I was a terrible liar. I got irrationally angry and pushy. He knew that. And he let me do it. Let me push him away. He wanted to believe what I said was the truth. All the fight and fire for me had gone out of him, replaced by a different fire, eternal and subdued.

“I’ll drive you.”

He stood there, holding my purse. Like a God-damned saint, I thought, and then I almost laughed.

“Fine. Just so you can come in and get your stuff.”

***

He’d already begun living a simpler life, so there wasn’t much to pack: a toothbrush and toothpaste, deodorant, a comb, two books, a pen, a few white t-shirts, a pair of dirty socks. I sat on the sofa flipping channels. I couldn’t watch. I was afraid I’d be selfish and ask him to stay. Confess to my lie and catch him in his own. I just hoped—maybe even prayed to something—that he knew what my sacrifice meant. That this was Love. No—more than that. This was Passion. A sacrifice that led to suffering. One that you endured to save someone else. How could he see it in a story about some stranger hanging on a wooden cross, but not see it in me?

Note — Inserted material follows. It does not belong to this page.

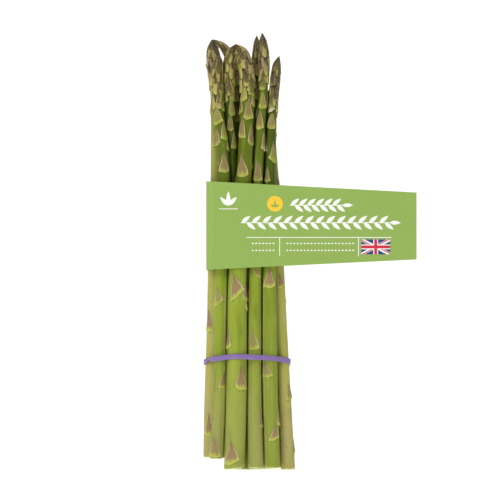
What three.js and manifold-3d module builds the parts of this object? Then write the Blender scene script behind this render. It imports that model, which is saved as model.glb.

He lingered by the sofa. I could see him out of the corner of my eye.

“There’s nothing else to say, so let’s not try to play nice,” I said.

“There’s so much to say,” he said, waiting for an invitation to sit down, an invitation that would never come, no matter how hard he wished or begged or prayed for it. I would make sure of that.

“Just go home.”

He left a thick envelope on the table by the door when he left. I couldn’t open it for days. It taunted me as I came and went.

On the third day, I gave in to my curiosity. Inside, he’d left hundreds of dollars and a smaller, folded envelope on which he’d scrawled, For My Son. It took everything I had not to open the note or rip it to shreds, not to throw the cash out the window and cause a riot on the street below. It was only the first gentle pressure of the baby’s foot on my ribs that stopped me. I touched the spot where I’d felt the jab. He kicked back harder. I wrapped my arms around my stomach, and I cried and cried and cried and cried and fell asleep on the couch with the TV still on.

In the morning, bleary-eyed, I wrapped myself in a sweater and went up to the roof with my decaffeinated coffee. The sun rose in a fiery blaze. The beauty was almost unbearable. Almost otherworldly. I almost understood everything. I almost forgave him.